We had a chance to speak with him a few days before the presentation and here are some fragments of our conversation, pieces of a large puzzle that will be completed on the 4th at the Institute.

“I was 16 and I was friends with Giorgio Scimmia, who is one of the 9 Martyrs of L'Aquila (a group of 9 young partisans who were fighting for freedom and were killed by the fascists). It was an interesting friendship, Giorgio used to speak to me about anti-fascism, the partisan movement and of retreating to the mountains to plan actions... but I was a coward and I did not go, I did not join his group. He was just a year older than me. He told me I was smart and I could teach the partisans a lot... but I was a coward and I did not go. Then for about two years I was jealous of them: I was thinking of them fighting, there in the mountains believing in their cause, while I was at home, reading, not taking any action. Then on Liberation Day, I found out they all had been killed at the gates of the city. It was a great shock for me. So I thought it was my duty to write something anti-fascism and I wrote Il Nastro, a radio-drama and I submitted it to a competition. In it the partisans are tortured savagely but they never surrender. I won first prize, they sent me the money but the play was never aired. It was too much. So I started collecting newspaper clips of all the crimes committed by the Banda Cocci, a group  acting mostly in Bologna and Milan... terrible acts of violence and torture. While I was in Venice, I was 20 then, I was sick for a few days and I wrote a book set in L'Aquila where all these crimes were happening. How did I get the idea? My imagination always runs wild, and any little thing inspires me. I saw a really handsome man one day, he was a fascist wearing his uniform, complete with a knife and a gun. He was proudly walking the streets of the city... I followed him with my gaze and I asked myself “what would he do if he were to capture some partisans? Would he act human or not? So I created a character, whom I named Mario, I still wonder if that was a mistake, who is a young lieutenant at the service of a cruel major and is an observer of a bunch of tortures. He even takes part, unwillingly, but he never refuses to act. Then there is a shocking surprise at the end, which is a characteristic of my writing, as all my pieces have a surprising ending.”

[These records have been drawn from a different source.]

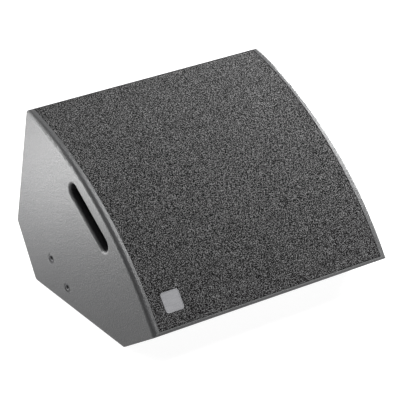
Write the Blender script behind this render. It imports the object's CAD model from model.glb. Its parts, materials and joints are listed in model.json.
import json
from math import ceil, cos, pi, radians, sin, sqrt

import bpy
from mathutils import Matrix, Vector
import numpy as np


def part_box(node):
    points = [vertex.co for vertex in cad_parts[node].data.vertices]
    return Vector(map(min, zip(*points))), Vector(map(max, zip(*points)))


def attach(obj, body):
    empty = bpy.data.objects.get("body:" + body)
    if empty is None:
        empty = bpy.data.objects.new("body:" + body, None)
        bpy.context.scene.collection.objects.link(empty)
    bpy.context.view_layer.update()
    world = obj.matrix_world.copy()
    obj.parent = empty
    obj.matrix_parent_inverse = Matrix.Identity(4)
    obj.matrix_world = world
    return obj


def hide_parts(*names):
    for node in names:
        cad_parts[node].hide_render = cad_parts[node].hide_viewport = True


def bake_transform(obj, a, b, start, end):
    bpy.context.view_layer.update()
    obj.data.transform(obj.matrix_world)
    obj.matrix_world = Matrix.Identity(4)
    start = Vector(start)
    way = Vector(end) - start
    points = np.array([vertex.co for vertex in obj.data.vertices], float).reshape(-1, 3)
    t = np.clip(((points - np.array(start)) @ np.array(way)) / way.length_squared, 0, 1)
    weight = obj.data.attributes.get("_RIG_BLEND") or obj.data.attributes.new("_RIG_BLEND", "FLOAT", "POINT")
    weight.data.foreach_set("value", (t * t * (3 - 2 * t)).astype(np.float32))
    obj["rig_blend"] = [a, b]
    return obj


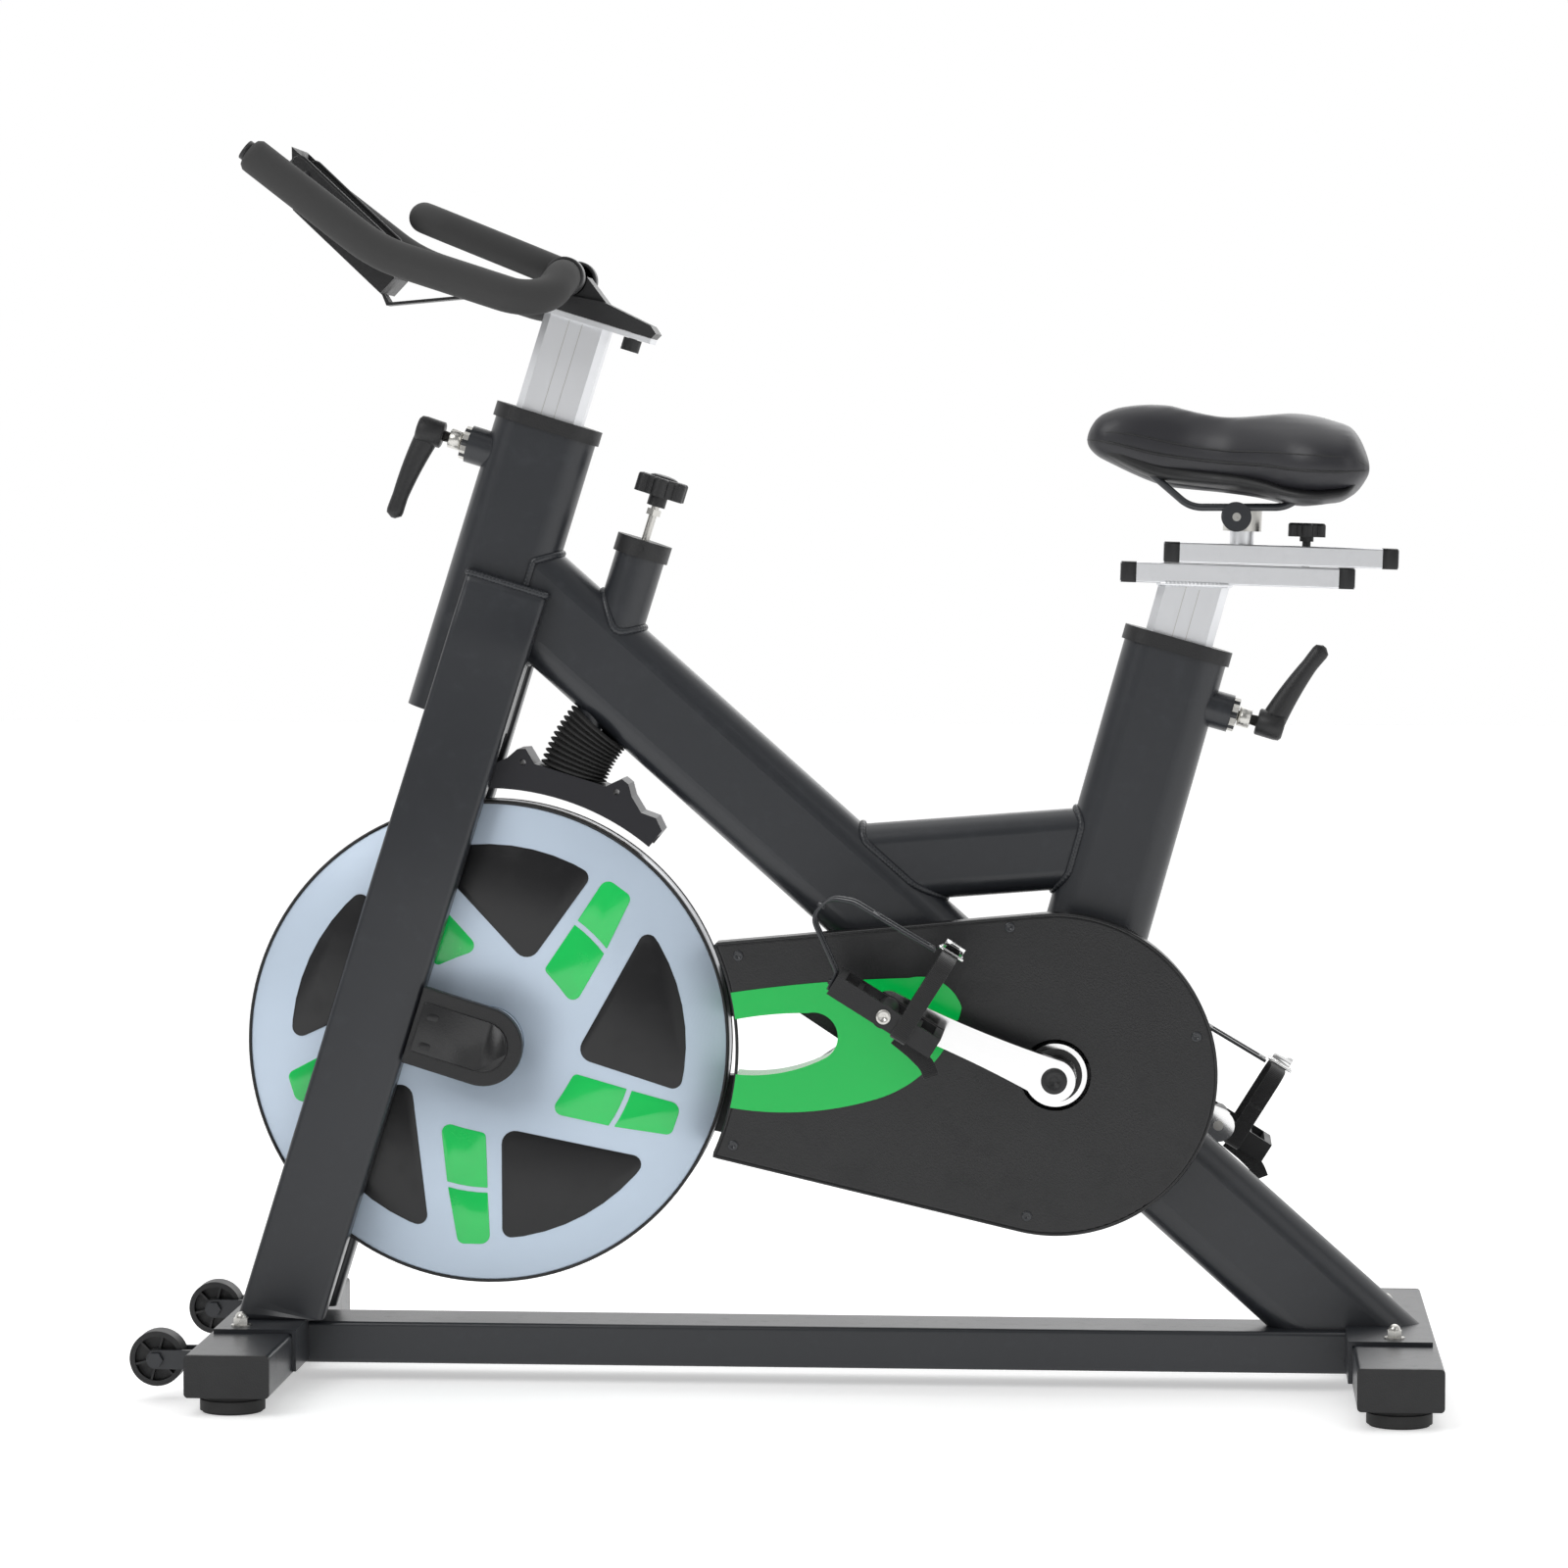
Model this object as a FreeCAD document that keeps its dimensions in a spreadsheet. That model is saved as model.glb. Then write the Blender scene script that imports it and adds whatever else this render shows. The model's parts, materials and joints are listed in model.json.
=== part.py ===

Diario Proibito is a fierce book, meaning that there are episodes that will scare you especially those focused on women and how they were treated. People will say “Was Mario Fratti really like this when he was 20 years old? I am just describing how things were. It is easy to misunderstand what I wrote... many got the impression that I am the torturer but I am Mario, the observer. I am on the partisan side but I don't want to help them. I do what the major tells me. Why? Because it's my duty. Mario is reluctant, he tries to help somehow, but it's not always so obvious. This is explained in the two introductions of the book. Read them carefully, as they explain what I am saying right now.”

“Critics say that with this book I have anticipated my theatrical world. The language is dry and direct as it is in my plays. This comment has surprised me as I had not realized that, but it's true... including my signature ending, which is a common denominator of all my works. When people interviewed me and asked when did I start writing, I always replied when I was 30, because when I was 30 I started writing for the theater. I had almost forgotten that at 20 I had written this book. Initially I tried having it published. My agent sent it to Vittorini, Mondadori, Feltrinelli, Einaudi... everybody said NO! They thought it was too much, that it would bother both the fascists and the partisans. So I gave up. I gave my brother a copy of the manuscript and asked him to publish it after my death.”

So for decades the manuscript lay forgotten in a suitcase. Then one day Claudio Angelini asked Fratti about it. “He had heard I had written a book. So I went looking for it and he took care of finding a publisher and it all happened pretty quickly.” Fratti did not edit the text, he just added at the end a one act play on the 9 Martyrs. A conversation between two of them, who wonder about Mario, the coward who could have been the 10th martyr. “I was ashamed of having survived,” Fratti confesses.

All the episode in the book are real, “Back then with no internet, I had to read all the newspapers and collect the articles. Rediscovering this novel has not inspired me to write another one. This novel's style is so old and complicated... it's almost like a James Joyce novel. I would not be able to do it again. Here in the US I have changed completely, I use a more simple language, I am very concise and precise. I don't know if Diario Proibito will be translated into English as the Italian is so complicated, I would not even attempt it.”

Meanwhile Fratti is working on a collection of poems, which he'd rather call Ritratti (Portraits), written both in Italian and in English when he was in his thirties, that will be published later in the year.